§ **PROBLEM DESCRIPTION**: Copy every line in which the string "scene" occurs.

§ **MATERIAL PROVIDED**:
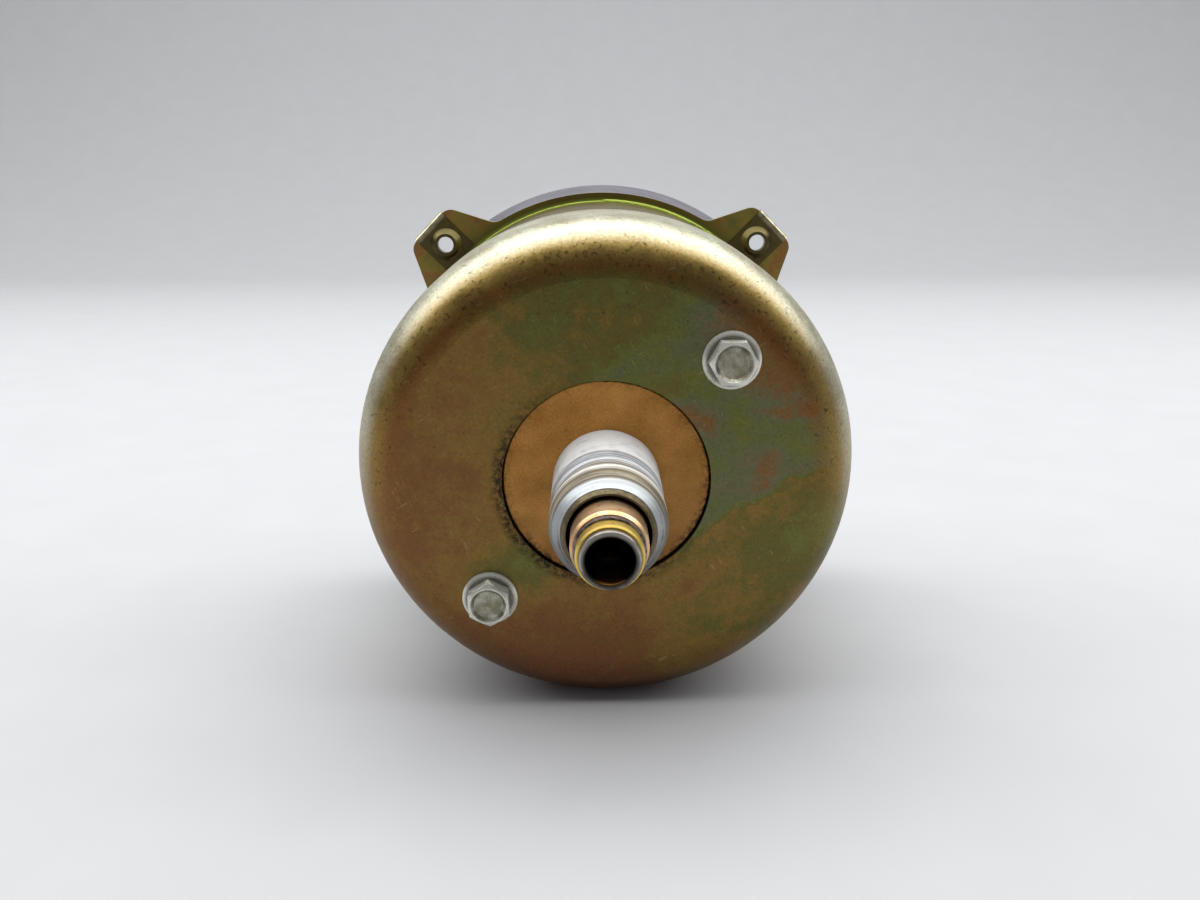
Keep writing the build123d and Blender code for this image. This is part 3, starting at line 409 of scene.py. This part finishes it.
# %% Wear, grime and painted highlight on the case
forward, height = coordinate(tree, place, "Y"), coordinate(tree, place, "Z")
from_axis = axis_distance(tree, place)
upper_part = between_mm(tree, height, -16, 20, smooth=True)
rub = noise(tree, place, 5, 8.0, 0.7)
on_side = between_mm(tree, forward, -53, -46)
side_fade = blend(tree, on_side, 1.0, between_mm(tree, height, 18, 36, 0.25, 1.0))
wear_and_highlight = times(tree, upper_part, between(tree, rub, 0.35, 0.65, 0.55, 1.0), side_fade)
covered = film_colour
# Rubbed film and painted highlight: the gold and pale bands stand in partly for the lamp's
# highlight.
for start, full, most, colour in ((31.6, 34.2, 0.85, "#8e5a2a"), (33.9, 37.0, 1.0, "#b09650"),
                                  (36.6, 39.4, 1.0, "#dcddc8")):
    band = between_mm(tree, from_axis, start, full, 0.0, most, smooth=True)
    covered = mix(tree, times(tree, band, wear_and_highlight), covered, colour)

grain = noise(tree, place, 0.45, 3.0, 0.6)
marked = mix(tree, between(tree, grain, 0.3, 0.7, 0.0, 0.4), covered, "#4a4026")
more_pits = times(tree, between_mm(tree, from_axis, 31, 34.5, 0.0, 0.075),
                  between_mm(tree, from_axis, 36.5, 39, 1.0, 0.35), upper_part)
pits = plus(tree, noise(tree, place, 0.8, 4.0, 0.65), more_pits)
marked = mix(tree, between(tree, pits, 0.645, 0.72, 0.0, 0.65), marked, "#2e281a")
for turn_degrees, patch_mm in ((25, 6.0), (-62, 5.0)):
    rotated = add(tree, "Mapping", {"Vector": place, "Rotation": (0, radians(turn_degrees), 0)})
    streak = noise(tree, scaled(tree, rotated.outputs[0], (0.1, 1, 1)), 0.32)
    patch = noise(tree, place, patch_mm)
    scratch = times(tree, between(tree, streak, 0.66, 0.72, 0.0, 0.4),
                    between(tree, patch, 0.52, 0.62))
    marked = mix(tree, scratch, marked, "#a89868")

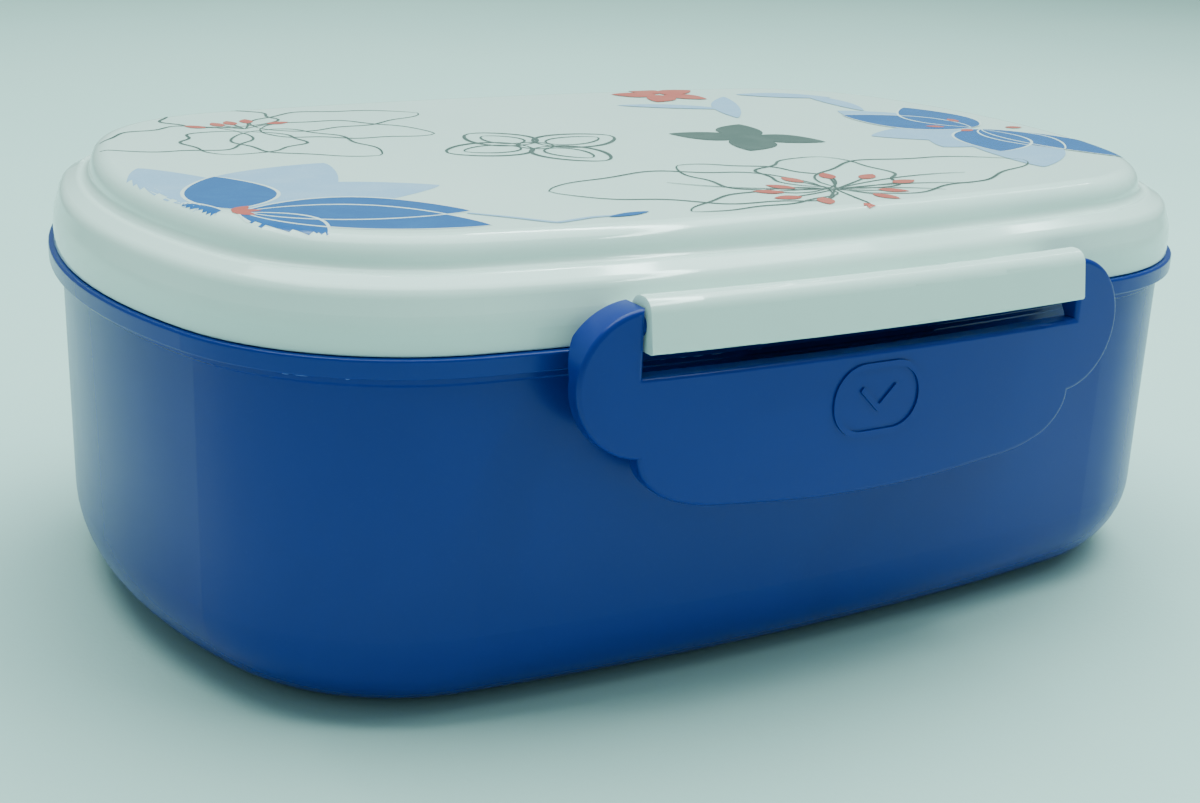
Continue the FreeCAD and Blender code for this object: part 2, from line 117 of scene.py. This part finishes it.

§ **FULL OUTPUT**:
Keep writing the build123d and Blender code for this image. This is part 3, starting at line 409 of scene.py. This part finishes it.
Continue the FreeCAD and Blender code for this object: part 2, from line 117 of scene.py. This part finishes it.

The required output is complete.